Hourican expects neutral impact from Brexit on BOC


By Stelios Orphanides

Bank of Cyprus’s chief executive officer John Patrick Hourican said that a decision of Britons to vote in favour of leaving the European Union on the June 23 referendum will have a neutral impact on the bank, which owns a subsidiary in the UK.

Other political processes, including talks to reunite Cyprus and the US elections, may have an impact on Cyprus’s economy, Hourican told an audience comprised of the Bank of Cyprus Premier Banking Customers, who are clients with over €70,000 in deposits at Bank of Cyprus, on Wednesday.

The UK subsidiary, which accounted for 5 per cent of the group’s total loans in March, is “ring-fenced, capitalised, funded, and separate to Cyprus,” the former head of the Royal Bank of Scotland said. “Whatever happens inside sterling, will happen inside that bank in the majority”.

Still, a possible Brexit, as the eventuality of the UK leaving the EU is known, may have an impact for “the whole country, for the individual businesses that do the trading or tourism with the UK,” the Irish banker, who heads the lender since 2013, said.

While a possible Brexit would have “positives and negatives,” Cyprus is “organised and diversified enough for us to be able to cope reasonably well with every outcome, Brexit or Bremain,” he said.

“If there was a Brexit, then there is a currency issue and of course a little bit of volatility, we ‘ll have trade issues, services issues, but it will take some time. “I am more bothered about the consequences for the EU. I am more concerned about the conversations that occur in the Netherlands, in Spain, Italy, Greece because you begin to unravel the edifice that is the EU”.

“Our neighbourhood has never been less stable,” Hourican said in reference to the political situation in Middle East. “Discussions with Turkey, both at a super-national economic level and indeed in the Cyprus (problem) discussions have never been more dramatic. This is an interesting time to be alive, an interesting time to be an investor, and an interesting time to wonder what to do with your money with negative interesting rates”.

“Politics look good on some days and poor on other days,” he said about Cyprus’s reunification talks. “We need to do much more to understand the economics. The economics need a lot of work because we need to understand the transition if it occurs”.

He added that the bank holds executive meetings every month related to the negotiations between President Nicos Anastasiades and Turkish Cypriot leader Mustafa Akinci in order to understand what the reunification of the island might mean for the bank.

Hourican described Hilary Clinton and Donald Trump, the presumptive candidates for the US president office in November, as “two interesting candidates” without naming them.

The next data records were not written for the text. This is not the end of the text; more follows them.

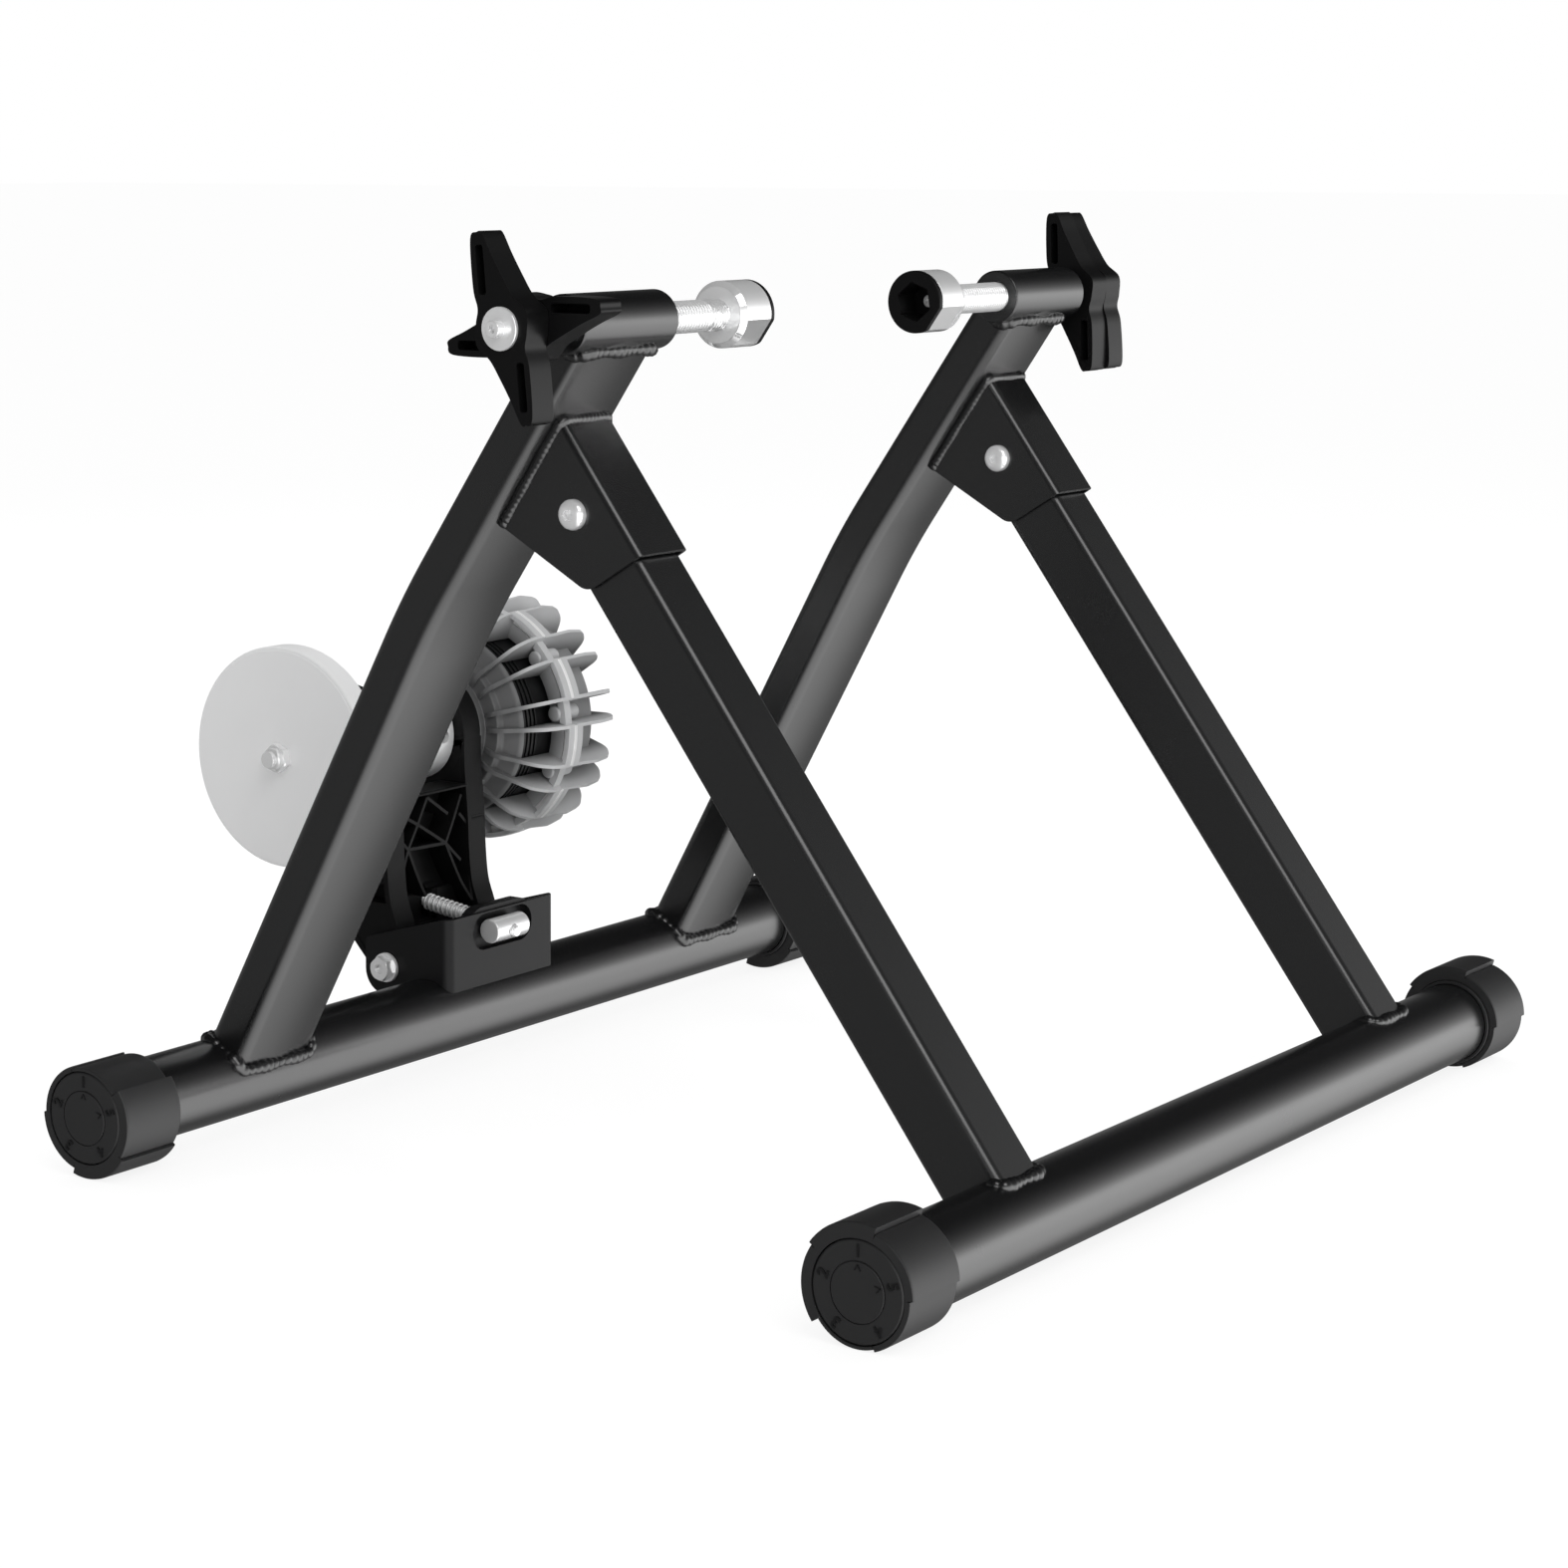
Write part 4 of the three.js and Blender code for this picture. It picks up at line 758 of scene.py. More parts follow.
@dataclass
class Piece:
    """A visible piece while it is being made, and the construction nodes it stands for."""

    made: bpy.types.Object
    nodes: tuple[str, ...] = ()

    @classmethod
    def of(cls, name: str, solid: Solid) -> "Piece":
        """Starts a piece from its main solid."""
        return cls(mesh_object(name, solid))

    @classmethod
    def stand_in(cls, node: str, solid: Solid) -> "Piece":
        """Starts the piece that stands for a construction node."""
        return cls(mesh_object(f"{node}_finished", solid), (node,))

    def _boolean(self, operation: str, solids: Iterable["Solid | Piece"]) -> "Piece":
        """Joins or cuts, one after the other, and keeps the result as the mesh.

        Args:
            operation: DIFFERENCE, UNION or INTERSECT.
            solids: What it is joined or cut with; a piece given here is used up.

        Returns:
            This piece.
        """
        tools = []
        for solid in solids:
            tool = solid.made if isinstance(solid, Piece) else mesh_object("tool", solid)
            step = self.made.modifiers.new("cut", "BOOLEAN")
            step.object = tool
            step.operation = operation
            step.solver = "EXACT"
            tools.append(tool)
        bpy.context.view_layer.update()
        graph = bpy.context.evaluated_depsgraph_get()
        result = bpy.data.meshes.new_from_object(self.made.evaluated_get(graph))
        spent = self.made.data
        self.made.modifiers.clear()
        self.made.data = result
        bpy.data.meshes.remove(spent)
        for tool in tools:
            mesh = tool.data
            bpy.data.objects.remove(tool)
            bpy.data.meshes.remove(mesh)
        return self

    def cut(self, *solids: "Solid | Piece") -> "Piece":
        """Takes solids away."""
        return self._boolean("DIFFERENCE", solids)

    def join(self, *solids: "Solid | Piece") -> "Piece":
        """Adds solids."""
        return self._boolean("UNION", solids)

    def within(self, *solids: "Solid | Piece") -> "Piece":
        """Keeps only what lies in every solid."""
        return self._boolean("INTERSECT", solids)

    def add(self, *solids: Solid) -> "Piece":
        """Puts further closed shells beside the piece's own, in the same mesh.

        Args:
            solids: The further shells.

        Returns:
            This piece.
        """
        extra = mesh_object("extra", combine(solids))
        whole = bmesh.new()
        whole.from_mesh(self.made.data)
        whole.from_mesh(extra.data)
        whole.to_mesh(self.made.data)
        whole.free()
        spent = extra.data
        bpy.data.objects.remove(extra)
        bpy.data.meshes.remove(spent)
        return self

    def finish(
        self, body: str | None, look: Finish, edge: float = 0, crease: float = 38
    ) -> bpy.types.Object:
        """Shades the piece, softens its edges, dresses it and hangs it on its body.

        Args:
            body: The body that it rides on, or None where it hangs on no body.
            look: Its finish.
            edge: Radius of its softened edges, in millimetres.
            crease: Angle in degrees from which an edge stays sharp.

        Returns:
            The finished object.
        """
        made, nodes = self.made, self.nodes
        mesh = made.data
        mesh.polygons.foreach_set("use_smooth", np.ones(len(mesh.polygons), bool))
        mesh.set_sharp_from_angle(angle=math.radians(crease))
        if edge:
            soft = made.modifiers.new("soft_edges", "BEVEL")
            soft.width = edge * MILLIMETRE
            soft.segments = 3
            soft.limit_method = "ANGLE"
            soft.angle_limit = math.radians(crease)
            soft.miter_outer = "MITER_ARC"
        weights = made.modifiers.new("even_shading", "WEIGHTED_NORMAL")
        weights.keep_sharp = True
        mesh.materials.clear()
        mesh.materials.append(look.material())
        if body:
            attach(made, body)
        if nodes:
            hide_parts(*nodes)
        LOG.info("%s: %d faces, %s", made.name, len(mesh.polygons), look.name)
        return made


def plain_nut(
    node: str,
    centre: Sequence[float],
    start: float,
    radii: Triple,
    thick: float,
    bore: float,
) -> Piece:
    """Makes a hexagon nut whose outer end is turned down to a cone.

    Args:
        node: The node that it stands for.
        centre: Its axis in the side view.
        start: Where its inner face lies along X.
        radii: The corners', and the cone's at its wide and narrow ends.
        thick: Its thickness.
        bore: Radius of its hole.

    Returns:
        The nut.
    """
    corner, wide, narrow = radii
    end, cone = start + thick, 1.3
    turned = [(start - 1, 0), (start - 1, wide), (end - cone, wide), (end, narrow), (end, 0)]
    nut = Piece.stand_in(node, plate(hexagon(centre, corner), start, end))
    return nut.within(revolve(turned, at(0, centre))).cut(rod(bore, start - 1, end + 1, centre))


def dress(node: str, look: Finish) -> None:
    """Gives a construction node that stays visible its finish.

    Args:
        node: The construction node.
        look: Its finish.
    """
    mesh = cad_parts[node].data
    mesh.materials.clear()
    mesh.materials.append(look.material())
    LOG.info("%s: kept, %s", node, look.name)


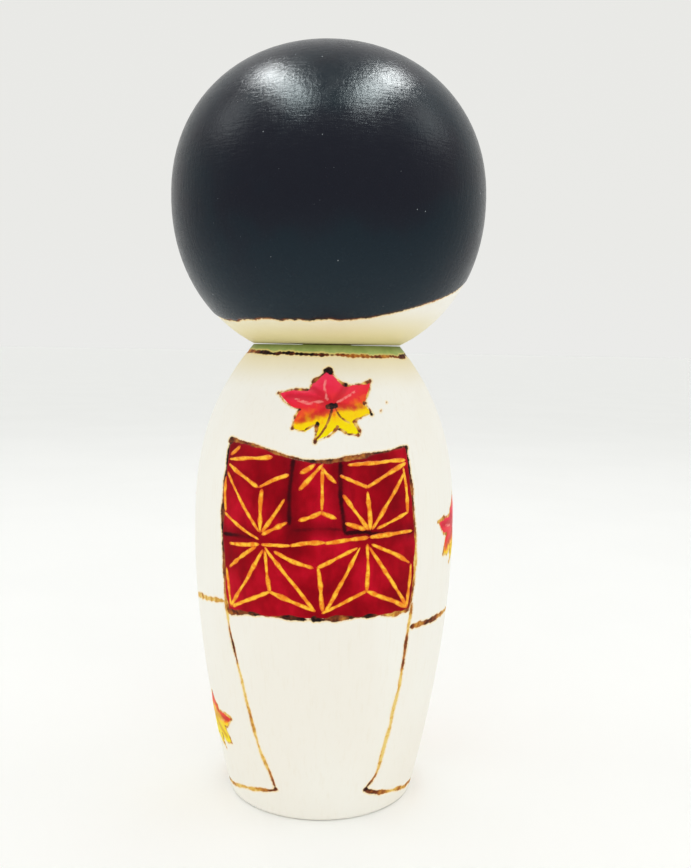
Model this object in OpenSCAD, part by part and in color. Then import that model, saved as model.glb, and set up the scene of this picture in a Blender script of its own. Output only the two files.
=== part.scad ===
// Kokeshi doll: a turned body, a turned head and the dowel that joins them.
// The doll stands on z = 0 with its turning axis on +Z and its front towards -Y. Millimetres.

/* [Body] */
// Height of the body, from the base to the seam under the head
body_h = 91.5; // [80:0.5:110]
// Diameter of the flat base
base_d = 38.4; // [32:0.2:44]
// Diameter at the widest ring of the body
belly_d = 53; // [46:0.5:58]
// Height of the widest ring above the base
belly_h = 52.5; // [35:0.5:65]
// Diameter where the body meets the head
neck_d = 29.8; // [24:0.2:36]
// How full the skirt is: 1 is a cone, higher is straighter under the belly
skirt_fullness = 1.7; // [1.2:0.1:3]
// How full the shoulder is: 1 is a cone, higher is rounder
shoulder_fullness = 2.8; // [1.6:0.1:4]
// Radius that breaks the rim of the base
rim_r = 0.8; // [0.3:0.1:1.5]

/* [Head] */
// Diameter of the head at its widest ring
head_d = 62.3; // [54:0.1:72]
// Height of the head's widest ring above the seam
cheek_h = 28.7; // [22:0.1:36]
// Height of the crown above the widest ring
crown_h = 29.6; // [22:0.1:38]
// Squareness of the head's outline: 2 is an ellipse
head_squareness = 2.12; // [2:0.02:2.5]

/* [Neck] */
// Diameter of the dowel
dowel_d = 10; // [6:0.5:14]
// Length of the dowel that is glued into the head
dowel_in_head = 16; // [10:1:22]
// Length of the dowel that turns in the body
dowel_in_body = 16; // [10:1:22]
// Chamfer on both ends of the dowel
dowel_chamfer = 0.8; // [0.3:0.1:1.5]
// Play around the dowel in the body, on the radius
turning_play = 0.05; // [0.01:0.01:0.1]
// Gap between the head and the top of the body
seam_gap = 0.2; // [0.1:0.05:0.4]
// Free space past each end of the dowel
end_gap = 1; // [0.5:0.5:3]
// Angle of the drill point at the bottom of both bores
drill_angle = 118; // [90:1:140]

/* [Quality] */
// Rings in each stretch of a turned outline
outline_steps = 24; // [12:1:48]
// Facets of a round
$fn = 96; // [24:8:180]

/* [Hidden] */

head_base = body_h + seam_gap;
cheek_z = head_base + cheek_h;

// Depth of the whole lower half, whose tip the seam cuts off at the neck's diameter
jaw_h = cheek_h / pow(1 - pow(neck_d / head_d, head_squareness), 1 / head_squareness);
seam_angle = asin(pow(cheek_h / jaw_h, head_squareness / 2));

// Radius of the body a share t of the way from the belly to the base, or from the belly to the neck
function skirt_radius(t) = (belly_d - (belly_d - base_d) * pow(t, skirt_fullness)) / 2;
function shoulder_radius(t) = (belly_d - (belly_d - neck_d) * pow(t, shoulder_fullness)) / 2;

// Outline of the head as a superellipse, with a as the angle above the widest ring
function round_power(value) = pow(max(value, 0), 2 / head_squareness);
function head_point(a) =
    [head_d / 2 * round_power(cos(a)), cheek_z + (a < 0 ? -jaw_h : crown_h) * round_power(abs(sin(a)))];

skirt = [for (i = [outline_steps : -1 : 0]) let (t = i / outline_steps)
    [skirt_radius(t), belly_h - (belly_h - rim_r) * t]];
shoulder = [for (i = [1 : outline_steps]) let (t = i / outline_steps)
    [shoulder_radius(t), belly_h + (body_h - belly_h) * t]];
rim = [for (a = [-90 : 22.5 : -22.5]) skirt[0] + rim_r * [cos(a) - 1, sin(a)]];
jaw = [for (i = [0 : outline_steps]) head_point(-seam_angle * (1 - i / outline_steps))];
crown = [for (i = [1 : outline_steps]) head_point(90 * i / outline_steps)];

// A blind bore along the axis, from z = 0 down to its drill point
module blind_bore(diameter, depth) {
    mouth = 1;
    tip = diameter / 2 / tan(drill_angle / 2);
    rotate_extrude()
        polygon([[0, mouth], [diameter / 2, mouth], [diameter / 2, -depth], [0, -depth - tip]]);
}

// Turned body with a flat base, bored at the top for the dowel
module body() {
    color("ivory")
        difference() {
            rotate_extrude()
                polygon(concat([[0, 0]], rim, skirt, shoulder, [[0, body_h]]));
            translate([0, 0, body_h])
                blind_bore(dowel_d + 2 * turning_play, dowel_in_body + end_gap - seam_gap);
        }
}

// Plain round dowel, glued into the head and free to turn in the body
module neck_dowel() {
    low = head_base - dowel_in_body;
    high = head_base + dowel_in_head;
    r = dowel_d / 2;
    c = dowel_chamfer;
    color("burlywood")
        rotate_extrude()
            polygon([[0, low], [r - c, low], [r, low + c], [r, high - c], [r - c, high], [0, high]]);
}

// Turned head with a flat underside, bored from below for the dowel
module head() {
    color("#20242c")
        difference() {
            rotate_extrude()
                polygon(concat([[0, head_base]], jaw, crown));
            translate([0, 0, head_base])
                mirror([0, 0, 1])
                    blind_bore(dowel_d, dowel_in_head + end_gap);
        }
}

body();
neck_dowel();
head();
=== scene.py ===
"""A turned and painted kokeshi doll: its body, its head that turns on a dowel, and their burnt and
painted decoration. Decoration is laid out in millimetres on each turned surface as (across, height):
across runs round the surface, and height is above the base. Blender's objects are in metres."""

import math

import bmesh
import bpy
import numpy as np
from mathutils import Matrix, Vector


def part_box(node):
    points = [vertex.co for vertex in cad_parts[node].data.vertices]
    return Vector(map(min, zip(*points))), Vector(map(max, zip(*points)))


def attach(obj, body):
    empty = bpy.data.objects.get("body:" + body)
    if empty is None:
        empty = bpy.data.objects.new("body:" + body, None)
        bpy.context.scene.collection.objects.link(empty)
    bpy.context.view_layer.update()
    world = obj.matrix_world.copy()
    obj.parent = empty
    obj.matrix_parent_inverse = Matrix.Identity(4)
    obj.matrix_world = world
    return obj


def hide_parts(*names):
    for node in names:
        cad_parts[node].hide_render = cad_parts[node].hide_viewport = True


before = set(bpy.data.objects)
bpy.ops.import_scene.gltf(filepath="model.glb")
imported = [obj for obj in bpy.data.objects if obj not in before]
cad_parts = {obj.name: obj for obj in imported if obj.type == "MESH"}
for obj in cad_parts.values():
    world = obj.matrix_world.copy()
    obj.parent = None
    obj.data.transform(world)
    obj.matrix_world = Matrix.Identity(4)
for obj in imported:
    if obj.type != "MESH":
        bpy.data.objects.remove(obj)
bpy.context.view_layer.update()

MM = 0.001
rng = np.random.default_rng(7)


# ---------------------------------------------------------------- turned surfaces

class Turned:
    """A turned wall. radius(height) is its outline, and ref is the radius at which one millimetre
    across is one millimetre of arc. start is the bearing of across = 0, in degrees from the doll's
    back towards its right hand. snap(points, lift) moves points in space onto the wall."""

    def __init__(self, radius, low, high, ref, start=0.0, snap=None):
        self.radius, self.low, self.high, self.ref = radius, low, high, ref
        self.start = math.radians(start)
        self.snap = snap or self.snap_level

    def angle(self, across):
        return self.start + np.asarray(across, float) / self.ref

    def flat(self, points):
        """(across, height) of points in space."""
        turn = np.arctan2(-points[:, 0], points[:, 1]) - self.start
        turn = (turn + math.pi) % (2 * math.pi) - math.pi
        return np.stack([turn * self.ref, points[:, 2]], -1)

    def turned_by(self, degrees):
        return Turned(self.radius, self.low, self.high, self.ref, math.degrees(self.start) + degrees,
                      self.snap)

    def snap_level(self, points, lift=0.0):
        return self.place(np.arctan2(-points[:, 0], points[:, 1]), points[:, 2], lift)

    def place(self, angle, height, lift=0.0):
        """Points at bearing angle and this height, lift millimetres proud of the wall."""
        height = np.clip(height, self.low, self.high)
        r = self.radius(height)
        slope = self.slope(height)
        out = 1.0 / np.sqrt(1.0 + slope * slope)
        r = r + lift * out
        return np.stack([-r * np.sin(angle), r * np.cos(angle), height - lift * slope * out], -1)

    def slope(self, height):
        step = 0.05
        high = np.minimum(height + step, self.high)
        low = np.maximum(height - step, self.low)
        return (self.radius(high) - self.radius(low)) / (high - low)

    def point(self, across, height, lift=0.0):
        return self.place(self.angle(across), np.asarray(height, float), lift)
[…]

“We have very interesting and very polarised economic and political circumstances across the world, which of course for a small open economy like Cyprus will be things for us to think about,” he said.

Hourican added that the bank’s financial situation has been improving incrementally over the past years and months following the 2013 banking crisis. He added that the bank’s outstanding emergency liquidity from the European Central Bank fell to €2.7bn as per June 15, from €2.8bn on May 31.